TASK PROMPT.
Each line from the beginning of the data below through the line containing "base_z = 18; // [17:0.5:22]" should be repeated exactly, please.

DATA LINES.
******************************

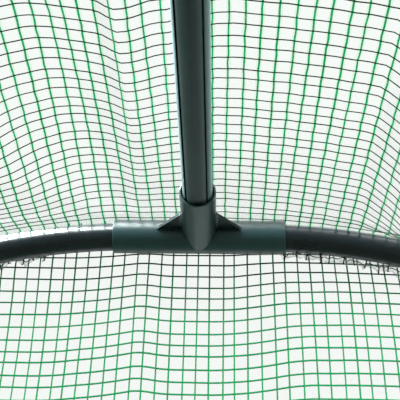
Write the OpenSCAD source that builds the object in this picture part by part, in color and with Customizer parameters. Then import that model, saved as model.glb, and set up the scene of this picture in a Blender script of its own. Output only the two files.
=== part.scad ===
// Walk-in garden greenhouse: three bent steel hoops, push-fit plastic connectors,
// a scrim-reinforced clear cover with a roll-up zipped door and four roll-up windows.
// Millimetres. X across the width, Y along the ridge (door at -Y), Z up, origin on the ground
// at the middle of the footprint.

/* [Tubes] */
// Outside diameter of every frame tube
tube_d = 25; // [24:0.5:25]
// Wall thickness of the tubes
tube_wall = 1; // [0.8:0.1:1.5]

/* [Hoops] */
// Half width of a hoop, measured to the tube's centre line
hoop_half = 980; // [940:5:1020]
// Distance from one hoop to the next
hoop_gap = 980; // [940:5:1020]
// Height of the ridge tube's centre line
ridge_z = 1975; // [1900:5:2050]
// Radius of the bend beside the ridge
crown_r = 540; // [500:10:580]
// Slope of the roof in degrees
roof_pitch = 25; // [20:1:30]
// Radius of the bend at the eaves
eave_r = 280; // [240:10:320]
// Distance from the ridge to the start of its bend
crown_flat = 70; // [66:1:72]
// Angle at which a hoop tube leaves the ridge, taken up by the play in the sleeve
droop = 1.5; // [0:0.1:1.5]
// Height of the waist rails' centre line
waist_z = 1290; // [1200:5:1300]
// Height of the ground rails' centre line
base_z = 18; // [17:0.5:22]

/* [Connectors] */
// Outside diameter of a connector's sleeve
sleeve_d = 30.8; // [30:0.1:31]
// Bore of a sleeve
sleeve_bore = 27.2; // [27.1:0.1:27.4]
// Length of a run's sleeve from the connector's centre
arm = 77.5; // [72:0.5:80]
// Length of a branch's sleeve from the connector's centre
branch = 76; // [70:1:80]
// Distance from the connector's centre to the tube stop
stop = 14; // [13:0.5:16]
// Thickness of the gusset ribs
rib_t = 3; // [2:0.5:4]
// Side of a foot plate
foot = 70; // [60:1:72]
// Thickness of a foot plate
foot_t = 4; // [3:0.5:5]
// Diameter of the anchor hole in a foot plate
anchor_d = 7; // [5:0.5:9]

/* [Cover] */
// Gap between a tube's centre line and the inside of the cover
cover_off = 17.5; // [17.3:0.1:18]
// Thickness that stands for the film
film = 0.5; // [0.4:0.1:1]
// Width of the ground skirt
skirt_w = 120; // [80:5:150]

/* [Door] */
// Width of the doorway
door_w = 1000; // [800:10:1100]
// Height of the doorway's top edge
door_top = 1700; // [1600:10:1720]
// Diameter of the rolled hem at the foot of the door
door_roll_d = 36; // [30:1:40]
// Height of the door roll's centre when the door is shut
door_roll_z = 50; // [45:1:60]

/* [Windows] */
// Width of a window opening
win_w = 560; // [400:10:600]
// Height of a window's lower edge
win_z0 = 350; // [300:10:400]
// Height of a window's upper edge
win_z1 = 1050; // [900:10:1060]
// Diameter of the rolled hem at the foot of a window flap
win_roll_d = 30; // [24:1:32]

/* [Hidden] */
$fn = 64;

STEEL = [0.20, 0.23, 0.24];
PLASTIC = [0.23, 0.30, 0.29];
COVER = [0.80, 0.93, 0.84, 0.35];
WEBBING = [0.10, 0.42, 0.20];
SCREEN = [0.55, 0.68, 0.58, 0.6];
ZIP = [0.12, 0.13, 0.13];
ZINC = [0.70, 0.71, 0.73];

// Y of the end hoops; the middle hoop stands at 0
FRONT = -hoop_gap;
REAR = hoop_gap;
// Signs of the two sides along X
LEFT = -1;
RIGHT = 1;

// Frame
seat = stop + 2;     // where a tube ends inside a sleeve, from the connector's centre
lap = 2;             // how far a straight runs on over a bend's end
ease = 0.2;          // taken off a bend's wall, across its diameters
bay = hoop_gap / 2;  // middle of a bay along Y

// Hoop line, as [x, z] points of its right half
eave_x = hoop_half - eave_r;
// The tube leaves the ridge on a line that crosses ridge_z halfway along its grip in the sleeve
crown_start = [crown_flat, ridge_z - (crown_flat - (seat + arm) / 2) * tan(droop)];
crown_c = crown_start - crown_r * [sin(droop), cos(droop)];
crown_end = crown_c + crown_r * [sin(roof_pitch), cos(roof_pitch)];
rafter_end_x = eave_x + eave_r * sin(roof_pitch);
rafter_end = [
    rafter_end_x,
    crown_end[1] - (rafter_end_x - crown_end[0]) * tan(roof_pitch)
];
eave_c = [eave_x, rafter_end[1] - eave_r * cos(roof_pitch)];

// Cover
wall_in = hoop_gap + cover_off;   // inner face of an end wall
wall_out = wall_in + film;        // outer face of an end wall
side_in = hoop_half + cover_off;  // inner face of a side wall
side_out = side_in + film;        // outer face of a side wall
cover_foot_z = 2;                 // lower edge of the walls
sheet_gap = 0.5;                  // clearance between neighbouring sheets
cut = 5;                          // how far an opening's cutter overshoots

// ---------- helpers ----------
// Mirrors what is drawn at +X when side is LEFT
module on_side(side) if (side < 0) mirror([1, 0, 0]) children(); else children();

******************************

EXPECTED ANSWER.
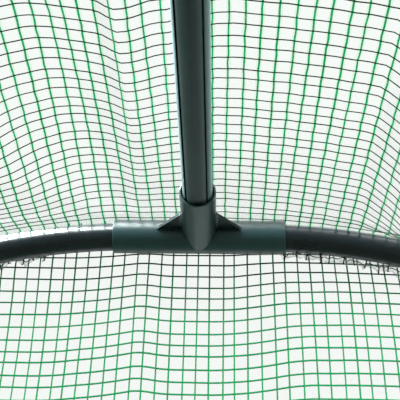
Write the OpenSCAD source that builds the object in this picture part by part, in color and with Customizer parameters. Then import that model, saved as model.glb, and set up the scene of this picture in a Blender script of its own. Output only the two files.
=== part.scad ===
// Walk-in garden greenhouse: three bent steel hoops, push-fit plastic connectors,
// a scrim-reinforced clear cover with a roll-up zipped door and four roll-up windows.
// Millimetres. X across the width, Y along the ridge (door at -Y), Z up, origin on the ground
// at the middle of the footprint.

/* [Tubes] */
// Outside diameter of every frame tube
tube_d = 25; // [24:0.5:25]
// Wall thickness of the tubes
tube_wall = 1; // [0.8:0.1:1.5]

/* [Hoops] */
// Half width of a hoop, measured to the tube's centre line
hoop_half = 980; // [940:5:1020]
// Distance from one hoop to the next
hoop_gap = 980; // [940:5:1020]
// Height of the ridge tube's centre line
ridge_z = 1975; // [1900:5:2050]
// Radius of the bend beside the ridge
crown_r = 540; // [500:10:580]
// Slope of the roof in degrees
roof_pitch = 25; // [20:1:30]
// Radius of the bend at the eaves
eave_r = 280; // [240:10:320]
// Distance from the ridge to the start of its bend
crown_flat = 70; // [66:1:72]
// Angle at which a hoop tube leaves the ridge, taken up by the play in the sleeve
droop = 1.5; // [0:0.1:1.5]
// Height of the waist rails' centre line
waist_z = 1290; // [1200:5:1300]
// Height of the ground rails' centre line
base_z = 18; // [17:0.5:22]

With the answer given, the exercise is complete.